To my family friends & road dawgs and the anonymous Yahoo Hacker Hack-Off;
The fool who sent this letter out today from my “Yahoo” account provided fodder for today’s blog.
“I really hope you get this soon as i am writing you in distress. I traveled down to Spain for an important program in Madrid and unfortunately for me the hotel i lodged got caught-up by fire. All my valuables including cash and cell phones were destroyed during the inferno and the hotel’s phone line was also disconnected. I will explain details when i return. I need your financial assistance to relocate to another hotel and also arrange for my traveling documents. please let me know if you can be of any help soon.
OK crackhead, the first thing you need to do is brush up with a little English 101. Really. Talk about being grammatically challenged–your letter is really sophomoric. Perhaps the Third World shit hole you sent that communique’ from doesn’t offer the kind of assistance you require. That’s OK today. You’ll never make it as a writer anyway.
Now let’s get down to brass tacks. Your hustle sucks. The folks on my contact list you stole, have been hit with hustles from the Hurls that would blow your mind. They’ve seen it all. Let’s break down some of the words and phrases you used that provided a hearty laugh for my friends.
“I really hope you get this soon”– Oh, they got it my friend as my phone has been rining off the hook and and Facebook has been blowing up all morning with IM’s. On that one point, you were successful. Touche’.
“i am writing you in distress” – Being locked up in a dog cage surrounded by 1000 savages is distress buddy. Being crushed by the Gorilla of a heroin habit is distressful. Dealing with the consequences of having burned everyone who ever loved me puts the “D” in distress. Being separated from my heavenly Father as the result of my sin is real distress. Allegedly being burned out of hotel in Spain is a walk in the park dude.
“I traveled down to Spain” – Really? Well isn’t that special? As a convicted felon, I can’t go to Canada, let alone get a passport for Madrid, Spain.
“for an important program” – Listen up Holmes…the only important program in my life today is the 12 Step Alcoholics for Christ meeting tonight in Ferndale Michigan…no passport is required…and where God has restored my sorry ass to chair the group.
“All my valuables including cash and cell phones were destroyed ” – Right now the only material “valuables” I’ve been blessed with are still here. Let’s do a quick inventory bro. Taylor Acoustic-check; Fender Telecaster electric-check; A/V system-check; Computer & printer-check; Fishman amp-check. Yep, they’re all still here. Cash? Hahahaha. None…that’s normal. Cell phone? Right next to me. Feel free to call @ 248-917-3493 so I can school you on how to hustle with greater efficacy, or should you desire, we talk about recovery from addiction and how you might be set free from having your lips glued to a crack stem.
“during the inferno” – Dig this bro, I’ve been pulled through infernos that would crush most men or burn them beyond crisp. No brag, just fact.
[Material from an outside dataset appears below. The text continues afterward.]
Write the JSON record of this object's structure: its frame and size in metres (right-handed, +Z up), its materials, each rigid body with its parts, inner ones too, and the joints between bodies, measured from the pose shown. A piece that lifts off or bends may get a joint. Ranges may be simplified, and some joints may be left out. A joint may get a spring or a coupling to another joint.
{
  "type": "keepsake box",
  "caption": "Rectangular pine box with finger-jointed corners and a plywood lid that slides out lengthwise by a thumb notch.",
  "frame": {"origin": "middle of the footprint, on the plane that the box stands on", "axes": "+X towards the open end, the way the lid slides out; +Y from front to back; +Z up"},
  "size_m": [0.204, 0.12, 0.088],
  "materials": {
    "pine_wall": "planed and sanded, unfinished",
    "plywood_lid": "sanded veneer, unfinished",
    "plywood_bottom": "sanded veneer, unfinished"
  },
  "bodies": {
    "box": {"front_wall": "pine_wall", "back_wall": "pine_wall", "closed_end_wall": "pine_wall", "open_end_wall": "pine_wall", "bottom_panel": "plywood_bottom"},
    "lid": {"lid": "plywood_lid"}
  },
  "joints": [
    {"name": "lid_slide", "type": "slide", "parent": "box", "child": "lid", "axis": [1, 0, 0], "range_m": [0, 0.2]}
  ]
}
But you did bring to mind an old-school jam that I’ll share for your edification and delight.
“I need your financial assistance to relocate to another hotel” – Listen up thief, the Hurls checked out of the Hotel California a long time ago. Amazing grace is still amazing my man. You might check it out sometime. http://www.youtube.com/watch?v=wIOe-el04PI
“Through many dangers, toils and snares…we have already come. T’was Grace that brought us safe thus far…and Grace will lead us home.”
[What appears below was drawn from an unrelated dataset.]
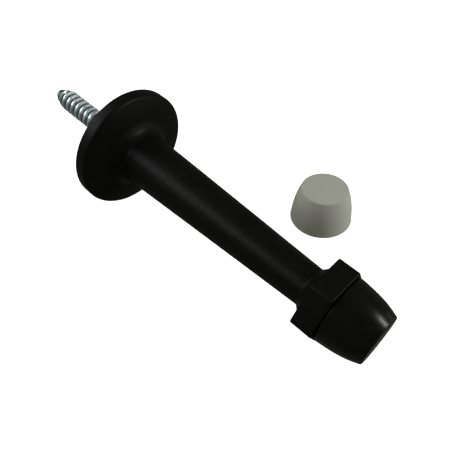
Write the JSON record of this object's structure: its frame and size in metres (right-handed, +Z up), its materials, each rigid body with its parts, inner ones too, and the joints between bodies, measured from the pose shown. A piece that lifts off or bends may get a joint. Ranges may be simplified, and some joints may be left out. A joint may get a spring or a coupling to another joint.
{
  "type": "rigid wall door stop",
  "caption": "Rigid wall door stop: round flange, tapered post with wrench flats, hanger bolt and push-on rubber bumper, with a loose spare bumper beside it.",
  "frame": {"origin": "on the surface that the set lies on, under the middle of the whole set's box", "axes": "+X from the wall end towards the bumper, +Z up from that surface; the stop's own axis dips 6.5 degrees below +X, as it lies on its rim and a flat of the hexagon"},
  "size_m": [0.1312, 0.0612, 0.0381],
  "materials": {
    "black_metal": "satin black oxide or powder coat",
    "zinc_plate": "bright bluish zinc plate",
    "black_rubber": "smooth moulded, semi-gloss",
    "grey_rubber": "smooth moulded, matt, warm light grey"
  },
  "bodies": {
    "stop": {"post": "black_metal", "tip_stud": "zinc_plate"},
    "flange": {"flange": "black_metal"},
    "hanger_bolt": {"hanger_bolt": "zinc_plate"},
    "bumper": {"bumper": "black_rubber"},
    "spare_bumper": {"spare_bumper": "grey_rubber"}
  },
  "joints": [
    {"name": "bumper_pull", "type": "slide", "parent": "stop", "child": "bumper", "axis": [0.9936, 0, -0.1131], "range_m": [0, 0.012]},
    {"name": "spare_lift", "type": "slide", "parent": "stop", "child": "spare_bumper", "axis": [0, 0, 1], "range_m": [0, 0.04]},
    {"name": "unscrew_turn", "type": "hinge", "parent": "stop", "child": "flange", "pos_m": [-0.02984, -0.01162, 0.01925], "axis": [-0.9936, 0, 0.1131], "range_deg": [0, 3600]},
    {"name": "unscrew_travel", "type": "slide", "parent": "flange", "child": "hanger_bolt", "axis": [-0.9936, 0, 0.1131], "range_m": [0, 0.01271]}
  ],
  "couplings": [
    {"joint": "unscrew_travel", "follows": "unscrew_turn", "m_per_rad": 0.00020213}
  ]
}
All we have to do is ask for it and then receive something neither of us pathetic losers deserve. Amen?
“please let me know if you can be of any help soon.” – You had no way of knowing this in your blind quest for drugs, but the friends and family you sent your letter to from my Yahoo contact list are among the best souls any man could ever cross paths with. In spite of my failures, sin and mistakes, God has blessed this Irishman with a rich network of men & women that are rock solid in their faith and belief in redemption. They’ve provided “help” in good times and in bad. In fact, one brother flew me down to Florida last December to violate my parole and bless me with a 1997 Honda Accord with 233k miles on it that still runs like a Swiss watch.
This is the only thing I really lost today. The entire 10 year history of my Yahoo Email Account had some special stuff in it. Hopefully, that will be restored, especially the Vonage phone messages I kept from my brother Joe…
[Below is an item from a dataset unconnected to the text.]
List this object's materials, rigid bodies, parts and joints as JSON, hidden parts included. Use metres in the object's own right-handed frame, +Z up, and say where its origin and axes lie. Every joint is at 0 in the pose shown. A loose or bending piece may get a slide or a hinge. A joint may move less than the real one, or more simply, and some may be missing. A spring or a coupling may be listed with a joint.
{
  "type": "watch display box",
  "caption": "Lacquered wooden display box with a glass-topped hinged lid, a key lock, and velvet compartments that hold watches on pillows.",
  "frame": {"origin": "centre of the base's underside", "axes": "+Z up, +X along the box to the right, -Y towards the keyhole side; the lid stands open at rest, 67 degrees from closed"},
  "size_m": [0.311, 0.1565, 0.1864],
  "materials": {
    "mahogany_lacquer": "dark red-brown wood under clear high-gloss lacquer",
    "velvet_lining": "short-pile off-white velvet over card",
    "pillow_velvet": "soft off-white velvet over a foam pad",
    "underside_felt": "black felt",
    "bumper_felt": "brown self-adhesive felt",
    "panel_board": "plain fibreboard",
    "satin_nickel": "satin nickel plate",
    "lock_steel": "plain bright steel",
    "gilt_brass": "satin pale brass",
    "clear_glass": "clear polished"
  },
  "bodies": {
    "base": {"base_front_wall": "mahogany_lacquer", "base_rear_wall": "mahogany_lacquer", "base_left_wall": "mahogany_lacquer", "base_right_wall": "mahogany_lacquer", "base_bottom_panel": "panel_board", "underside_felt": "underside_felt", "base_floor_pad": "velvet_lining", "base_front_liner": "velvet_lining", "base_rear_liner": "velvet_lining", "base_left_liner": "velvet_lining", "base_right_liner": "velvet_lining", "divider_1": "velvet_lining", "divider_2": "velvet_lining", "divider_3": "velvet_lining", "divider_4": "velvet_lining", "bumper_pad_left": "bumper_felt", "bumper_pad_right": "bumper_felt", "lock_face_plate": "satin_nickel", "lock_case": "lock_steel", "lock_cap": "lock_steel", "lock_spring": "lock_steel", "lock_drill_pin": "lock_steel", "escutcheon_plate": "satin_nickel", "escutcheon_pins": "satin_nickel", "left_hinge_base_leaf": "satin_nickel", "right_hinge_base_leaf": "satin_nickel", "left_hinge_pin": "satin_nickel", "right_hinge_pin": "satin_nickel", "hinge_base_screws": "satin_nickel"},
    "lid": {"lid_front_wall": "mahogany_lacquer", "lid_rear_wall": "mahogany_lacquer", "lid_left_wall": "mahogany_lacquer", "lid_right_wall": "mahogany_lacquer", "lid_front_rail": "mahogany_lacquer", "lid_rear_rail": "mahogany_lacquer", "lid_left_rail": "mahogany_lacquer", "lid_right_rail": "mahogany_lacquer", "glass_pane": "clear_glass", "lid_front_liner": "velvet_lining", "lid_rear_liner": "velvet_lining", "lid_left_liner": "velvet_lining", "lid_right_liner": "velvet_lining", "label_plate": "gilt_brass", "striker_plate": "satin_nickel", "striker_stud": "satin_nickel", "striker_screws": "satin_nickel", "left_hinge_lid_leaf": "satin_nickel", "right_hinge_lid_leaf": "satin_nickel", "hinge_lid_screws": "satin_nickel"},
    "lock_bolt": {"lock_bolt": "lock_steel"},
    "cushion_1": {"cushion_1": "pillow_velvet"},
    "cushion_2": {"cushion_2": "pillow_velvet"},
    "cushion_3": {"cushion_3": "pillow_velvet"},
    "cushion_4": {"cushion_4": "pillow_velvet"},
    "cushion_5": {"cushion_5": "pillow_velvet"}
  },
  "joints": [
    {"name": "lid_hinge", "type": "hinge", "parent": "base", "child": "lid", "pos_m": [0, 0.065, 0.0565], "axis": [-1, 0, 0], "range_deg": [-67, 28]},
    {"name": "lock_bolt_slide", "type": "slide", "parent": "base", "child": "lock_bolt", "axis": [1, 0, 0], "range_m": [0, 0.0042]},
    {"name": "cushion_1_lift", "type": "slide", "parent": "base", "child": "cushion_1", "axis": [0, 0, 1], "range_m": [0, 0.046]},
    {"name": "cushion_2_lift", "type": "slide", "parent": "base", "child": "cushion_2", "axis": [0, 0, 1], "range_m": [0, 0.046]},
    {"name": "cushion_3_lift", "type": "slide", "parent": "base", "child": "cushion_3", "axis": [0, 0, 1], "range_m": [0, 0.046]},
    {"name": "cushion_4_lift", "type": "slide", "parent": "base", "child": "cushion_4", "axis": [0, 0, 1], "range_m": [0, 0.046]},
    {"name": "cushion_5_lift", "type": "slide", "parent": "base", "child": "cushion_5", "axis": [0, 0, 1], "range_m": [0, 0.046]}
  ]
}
& nephew Ryan (now deceased)
…that I still listen to from time-to-time for the solace hearing their voices brings.
The other thing you accomplished was to provide the impetus to shore up my Gmail Account. My youngest son Joshua has been encouraging his Dad to do just that. Other than that, be sure to frequently change the Chore Boy media utilized when you smoke crack. That way, you’ll not clog the stem, get a better hit, experience the living hell of cocaine psychosis sooner, and come to the end of yourself. Hopefully, at that point, I pray you’ll be brought to your knees to ask for help prior to going mad or having your heart explode in a coronary melt-down of Chernobyl proportions.